A cosmic background with nebulas and stars, and a white silhouette with the outline slightly dissolving Image: Bones/Crunchyroll
The anime series is successful in large part because animation studio Bones has latched onto those seemingly sloppier elements of ONE’s work. In Bones’ hands, simple character designs and off-putting expressions become visually stunning Silly Putty. Throughout the series’ big, pyrotechnic fight scenes, Mob is often rendered as a relatively static, unmoving blob, and his lack of response or interest in the fight heightens the absurdity of the proceedings without deflating any of the spectacle. As much as he might want to be somewhere, anywhere else, he can’t quite escape being in the middle of a battle.

 

In these sequences, Mob remains isolated and alone in the face of whatever enemy he’s fighting. And while Mob Psycho 100 effectively makes the case for choosing to spend one’s life in community with others, it does still ultimately posit that that choice is up to the individual. Mob might not suffer from Main Character Syndrome, but he is still, in fact, the main character. ONE’s work is so good at exploring this thematic material that it raises more questions. Like, what would happen if a story simply started with the assumption that individual power isn’t the be-all and end-all, and that we have to struggle communally? Where would we go from there?

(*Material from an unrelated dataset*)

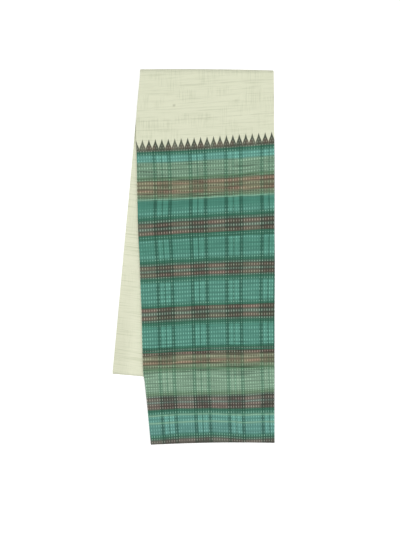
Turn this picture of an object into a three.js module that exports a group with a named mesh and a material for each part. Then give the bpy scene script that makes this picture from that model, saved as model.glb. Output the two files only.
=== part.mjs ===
// A handloom saree put away flat. Its whole length is folded to and fro into a strip as long as the cloth is
// wide, and the strip is folded once more, so that a long front leg with the checked border lies on a shorter
// back leg, turned a few degrees from it. X runs across the strip, +Y towards the fold and +Z up from the
// table. Sizes are in millimetres.
import * as THREE from "three";
import { mergeVertices } from "three/addons/utils/BufferGeometryUtils.js";

// The stack: the layers of one leg, and the walls and bundles of layers that stand for them.
const CLOTH_LAYERS = 24;
const LAYER_PITCH = 0.325; // one layer with the air round it
const LEG_THICKNESS = CLOTH_LAYERS * LAYER_PITCH;
const WALL = 1.0; // each sheet that shows
const SEAM = 0.3; // clearance between solids
const GROOVE_DEPTH = 0.7; // between two hidden bundles of layers

// Levels are counted out from the middle plane, where the two legs lie on each other.
const INNER_SHEET = { from: SEAM / 2, to: SEAM / 2 + WALL };
const OUTER_SHEET = { from: SEAM / 2 + LEG_THICKNESS - WALL, to: SEAM / 2 + LEG_THICKNESS };
const HIDDEN = { from: INNER_SHEET.to + SEAM, to: OUTER_SHEET.from - SEAM };
const MIDDLE_HEIGHT = OUTER_SHEET.to;

// The fold is looser than the legs, and the front leg sinks to the table past the back leg's edges.
const FOLD_LOOSENESS = 0.1;
const LOOSE_LENGTH = 55;
const SINK_START = 14;
const SINK_LENGTH = 40;

// The side edges of each leg in plan, from the fold's axis out to the leg's end.
const FRONT_LEG = [
  { name: "fold axis", xLeft: -92.0, yLeft: 310.9, xRight: 135.8, yRight: 308.3 },
  { name: "upper body", xLeft: -95.3, yLeft: 270.0, xRight: 136.2, yRight: 276.0 },
  { name: "shoulder", xLeft: -97.6, yLeft: 236.0, xRight: 136.5, yRight: 249.0 },
  { name: "temple tips", xLeft: -97.4, yLeft: 200.4, xRight: 136.8, yRight: 215.8 },
  { name: "temple base", xLeft: -96.6, yLeft: 179.4, xRight: 137.0, yRight: 194.8 },
  { name: "upper check", xLeft: -94.4, yLeft: 98.0, xRight: 137.2, yRight: 111.0 },
  { name: "middle check", xLeft: -91.2, yLeft: 0.0, xRight: 137.3, yRight: 10.0 },
  { name: "lower check", xLeft: -87.7, yLeft: -141.0, xRight: 137.4, yRight: -133.5 },
  { name: "above back hem", xLeft: -85.6, yLeft: -201.0, xRight: 137.5, yRight: -195.0 },
  { name: "below back hem", xLeft: -83.6, yLeft: -207.0, xRight: 137.5, yRight: -201.0 },
  { name: "selvedge", xLeft: -71.9, yLeft: -319.6, xRight: 137.5, yRight: -316.2 },
];
const BACK_LEG = [
  { name: "fold axis", xLeft: -92.0, yLeft: 310.9, xRight: 135.8, yRight: 308.3 },
  { name: "selvedge", xLeft: -137.5, yLeft: -198.0, xRight: 83.3, yRight: -220.0 },
];

// How many sections cut each stretch between two rows of a leg's table, and how many turn round the fold.
const FRONT_CUTS = [2, 2, 2, 1, 3, 3, 4, 3, 1, 8];
const BACK_CUTS = [10];
const FOLD_CUTS = 10;
const EDGE_COLUMN = 5; // width of the narrow span along each side
const INNER_COLUMNS = 10; // spans across the strip between the two narrow ones
const BORDER_START = 4; // the FRONT_LEG row where the border begins

// How far each hidden bundle stops short of the strip's outline, from the inside out.
const BUNDLE_TRIMS = [
  { left: 1.5, right: 0.6, front: 1.4, back: 2.4 },
  { left: 0.5, right: 1.9, front: 3.1, back: 1.2 },
  { left: 2.1, right: 0.9, front: 0.7, back: 3.0 },
  { left: 0.8, right: 2.3, front: 2.4, back: 0.6 },
  { left: 1.8, right: 0.5, front: 1.0, back: 1.9 },
];
const INNER_FRONT_TRIM = 2.2; // the innermost layer's, at the front leg's end

const CREAM = 0xdbddc4;
const PALE_CREAM = 0xe3e4c9;
const TEAL_CHECK = 0x548978;

const lerp = THREE.MathUtils.lerp;

// How much looser than flat the stack lies at a distance below the fold's axis.
function looseness(belowFold) {
  return 1 + FOLD_LOOSENESS * Math.exp(-((belowFold / LOOSE_LENGTH) ** 2));
}

// Distance of a plan point from the line through two others, positive on the line's right.
function sideOf(start, end, x, y) {
  const run = new THREE.Vector2().subVectors(end, start);
  return (run.y * (x - start.x) - run.x * (y - start.y)) / run.length();
}

// Share of the back leg's height that a point of the front leg keeps: 1 over the back leg, 0 on the table.
function support(x, y) {
  const [top, end] = BACK_LEG;
  const topRight = new THREE.Vector2(top.xRight, top.yRight);
  const endRight = new THREE.Vector2(end.xRight, end.yRight);
  const endLeft = new THREE.Vector2(end.xLeft, end.yLeft);
  const inside = Math.min(sideOf(topRight, endRight, x, y), sideOf(endRight, endLeft, x, y));
  const beyond = -inside - SINK_START;
  return 1 - THREE.MathUtils.smoothstep(beyond, 0, SINK_LENGTH);
}

// Sections of one leg, each with its two edge points in plan, from the fold's axis out.
function legSections(table, cuts) {
  const sections = [];
  table.slice(1).forEach((row, i) => {
    for (let cut = 0; cut < cuts[i]; cut++) {
      sections.push(sectionBetween(table[i], row, cut / cuts[i]));
    }
  });
  sections.push(sectionBetween(table.at(-1), table.at(-1), 0));
  return sections;
}

function sectionBetween(row, next, share) {
  return {
    left: new THREE.Vector2(lerp(row.xLeft, next.xLeft, share), lerp(row.yLeft, next.yLeft, share)),
    right: new THREE.Vector2(lerp(row.xRight, next.xRight, share), lerp(row.yRight, next.yRight, share)),
  };
}

// The whole path of the strip: up the front leg, round the fold and out along the back leg.
function stripPath() {
  const front = legSections(FRONT_LEG, FRONT_CUTS).map((section) => ({ ...section, turn: Math.PI / 2 }));
  const back = legSections(BACK_LEG, BACK_CUTS).map((section) => ({ ...section, turn: -Math.PI / 2 }));
  const fold = [];
  for (let cut = 1; cut < FOLD_CUTS; cut++) {
    fold.push({ ...front[0], turn: Math.PI * (0.5 - cut / FOLD_CUTS) });
  }
  return [...front.reverse(), ...fold, ...back];
}

const PATH = stripPath();
const FRONT_END = 0;
const BACK_END = PATH.length - 1;
const BORDER_ROW = FRONT_CUTS.slice(BORDER_START).reduce((sum, cuts) => sum + cuts, 0);
const FOLD_AXIS = PATH.find((section) => Math.abs(section.turn) < Math.PI / 2);

// A point of the cloth at a share across the strip and a level out from the middle plane.
function clothPoint(section, across, level) {
  const plan = new THREE.Vector2().lerpVectors(section.left, section.right, across);
  const axisY = lerp(FOLD_AXIS.left.y, FOLD_AXIS.right.y, across);
  const loose = looseness(axisY - plan.y);
  const middle = MIDDLE_HEIGHT * loose;
  if (Math.abs(section.turn) < Math.PI / 2) {
    const radius = level * loose;
    const y = plan.y + radius * Math.cos(section.turn);
    return new THREE.Vector3(plan.x, y, middle + radius * Math.sin(section.turn));
  }
  if (section.turn < 0) return new THREE.Vector3(plan.x, plan.y, middle - level * loose);
  const base = support(plan.x, plan.y) * (MIDDLE_HEIGHT + SEAM / 2) * loose;
  return new THREE.Vector3(plan.x, plan.y, base + (level - SEAM / 2) * loose);
}

// Shares across the strip of a section's columns.
function columnShares(section) {
  const edge = EDGE_COLUMN / section.left.distanceTo(section.right);
  const inner = Array.from({ length: INNER_COLUMNS + 1 }, (_, i) => lerp(edge, 1 - edge, i / INNER_COLUMNS));
  return [0, ...inner, 1];
}

// Moves each point towards its neighbour by a distance.
function drawnIn(points, neighbours, distance) {
  return points.map((point, i) => {
    const share = distance / point.distanceTo(neighbours[i]);
    return point.clone().lerp(neighbours[i], share);
  });
}

// The cloth's points at one level, a row for each section of the path and a column across, drawn in from the
// outline by the level's own distances.
function levelRows({ level, left, right, front, back }, firstRow, lastRow) {
  const full = PATH.slice(firstRow, lastRow + 1).map((section) =>
    columnShares(section).map((across) => clothPoint(section, across, level)),
  );
  const frontPoints = drawnIn(full[0], full[1], front);
  const backPoints = drawnIn(full.at(-1), full.at(-2), back);
  const rows = [frontPoints, ...full.slice(1, -1), backPoints];
  return rows.map((row) => [
    ...drawnIn([row[0]], [row[1]], left),
    ...row.slice(1, -1),
    ...drawnIn([row.at(-1)], [row.at(-2)], right),
  ]);
}

// Two triangles for each cell of a grid of points, facing along the cross product of its two directions.
function gridTriangles(uCount, vCount, pointAt) {
  const points = [];
  for (let u = 0; u < uCount - 1; u++) {
    for (let v = 0; v < vCount - 1; v++) {
      const [near, far] = [pointAt(u, v), pointAt(u + 1, v + 1)];
      points.push(near, pointAt(u + 1, v), far, near, far, pointAt(u, v + 1));
    }
  }
  return points;
}

// A closed block of cloth between two rows of the path, from its lowest level to its highest.
function clothBlock(levels, firstRow, lastRow) {
  const grids = levels.map((level) => levelRows(level, firstRow, lastRow));
  const top = levels.length - 1;
  const end = lastRow - firstRow;
  const side = INNER_COLUMNS + 2;
  const points = [
    ...gridTriangles(side + 1, end + 1, (column, row) => grids[top][row][column]),
    ...gridTriangles(end + 1, side + 1, (row, column) => grids[0][row][column]),
    ...gridTriangles(end + 1, top + 1, (row, level) => grids[level][row][side]),
    ...gridTriangles(top + 1, end + 1, (level, row) => grids[level][row][0]),
    ...gridTriangles(top + 1, side + 1, (level, column) => grids[level][end][column]),
    ...gridTriangles(side + 1, top + 1, (column, level) => grids[level][0][column]),
  ];
  return mergeVertices(new THREE.BufferGeometry().setFromPoints(points), 1e-4);
}

// Levels of one sheet with rounded side edges, drawn in at its front and back ends by the given distances.
function sheetLevels({ from, to }, { front = 0, back = 0 }) {
  const nose = (to - from) / 2;
  return [
    { level: from, left: nose, right: nose, front, back },
    { level: (from + to) / 2, left: 0, right: 0, front, back },
    { level: to, left: nose, right: nose, front, back },
  ];
}

// Levels of the hidden bundles, with a groove before and after each.
function bundleLevels() {
  const thickness = (HIDDEN.to - HIDDEN.from) / BUNDLE_TRIMS.length;
  const levelAt = (bundles, trims, deeper) => {
    const deepest = (edge) => Math.max(...trims.map((trim) => trim[edge])) + deeper;
    return {
      level: HIDDEN.from + bundles * thickness,
      left: deepest("left"),
      right: deepest("right"),
      front: deepest("front"),
      back: deepest("back"),
    };
  };
  const levels = BUNDLE_TRIMS.flatMap((trim, i) => [
    levelAt(i + 0.5, [trim], 0),
    levelAt(i + 1, BUNDLE_TRIMS.slice(i, i + 2), GROOVE_DEPTH),
  ]);
  return [levelAt(0, [BUNDLE_TRIMS[0]], GROOVE_DEPTH), ...levels];
}

const saree = new THREE.Group();

function addPiece(name, color, geometry) {
  const cloth = new THREE.MeshStandardMaterial({ color, roughness: 0.85, metalness: 0 });
  const piece = new THREE.Mesh(geometry, cloth);
  piece.name = name;
  saree.add(piece);
}

// The checked stretch of the top layer, from the selvedge up to the base of the temple spikes.
const borderLevels = sheetLevels(OUTER_SHEET, { back: SEAM / 2 });
addPiece("border_sheet", TEAL_CHECK, clothBlock(borderLevels, FRONT_END, BORDER_ROW));

// The plain stretch of the top layer, which goes round the fold and lies on the table under the rest.
const bodyLevels = sheetLevels(OUTER_SHEET, { front: SEAM / 2 });
addPiece("body_sheet", CREAM, clothBlock(bodyLevels, BORDER_ROW, BACK_END));

// The innermost layer, which shows where the back leg comes out from under the front one.
const innerLevels = sheetLevels(INNER_SHEET, { front: INNER_FRONT_TRIM });
addPiece("inner_sheet", PALE_CREAM, clothBlock(innerLevels, FRONT_END, BACK_END));

// All the layers between those, round the same fold, in bundles that show at the sides and the ends.
addPiece("hidden_folds", CREAM, clothBlock(bundleLevels(), FRONT_END, BACK_END));

export default saree;
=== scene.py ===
"""A handloom saree, folded into a strip and once over, lying on a pale floor.

The strip is one long path: from the checked selvedge up the front leg, round the fold at +Y and out along
the back leg. Each piece of cloth is a grid laid on that path at its own level in the stack, and one weave,
charted in the cloth's own millimetres, runs over all of them.
"""

import logging
import math
from collections.abc import Sequence
from dataclasses import dataclass, field
from enum import Enum

import bpy
import numpy as np
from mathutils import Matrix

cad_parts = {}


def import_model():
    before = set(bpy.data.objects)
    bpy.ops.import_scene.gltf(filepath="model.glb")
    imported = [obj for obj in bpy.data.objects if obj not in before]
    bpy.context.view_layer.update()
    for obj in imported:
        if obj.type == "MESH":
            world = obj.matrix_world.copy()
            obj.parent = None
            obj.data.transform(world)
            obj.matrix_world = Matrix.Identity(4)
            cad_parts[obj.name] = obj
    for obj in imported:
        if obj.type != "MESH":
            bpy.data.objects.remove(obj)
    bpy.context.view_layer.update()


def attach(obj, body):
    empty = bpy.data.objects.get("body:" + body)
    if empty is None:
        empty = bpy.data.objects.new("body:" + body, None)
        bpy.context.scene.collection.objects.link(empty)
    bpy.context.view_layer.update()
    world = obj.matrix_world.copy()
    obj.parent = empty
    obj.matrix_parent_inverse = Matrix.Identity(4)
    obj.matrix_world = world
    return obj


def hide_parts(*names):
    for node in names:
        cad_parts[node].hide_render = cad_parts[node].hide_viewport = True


LOG = logging.getLogger("saree")
MM = 0.001
WEAVE_MAP = "weave"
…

Ironically, fans looking for answers to these questions might only need to look behind the scenes. Mob Psycho convincingly argues that everyone should have the sense of freedom Mob struggles to obtain, and the ability to build the life they want for themselves. It’s a different vantage point than many of his fellow shonen protagonists have, and one that sets up potential new and compelling directions for the genre alongside other compelling, subversive series, like Jujutsu Kaisen. Mob Psycho 100 season 3 starts after most other series would end, but there’s still plenty of room for ONE to keep doing something new. Rather than having to decide what to do with the rest of his life, maybe someday we’ll see Mob actually put in the work of living.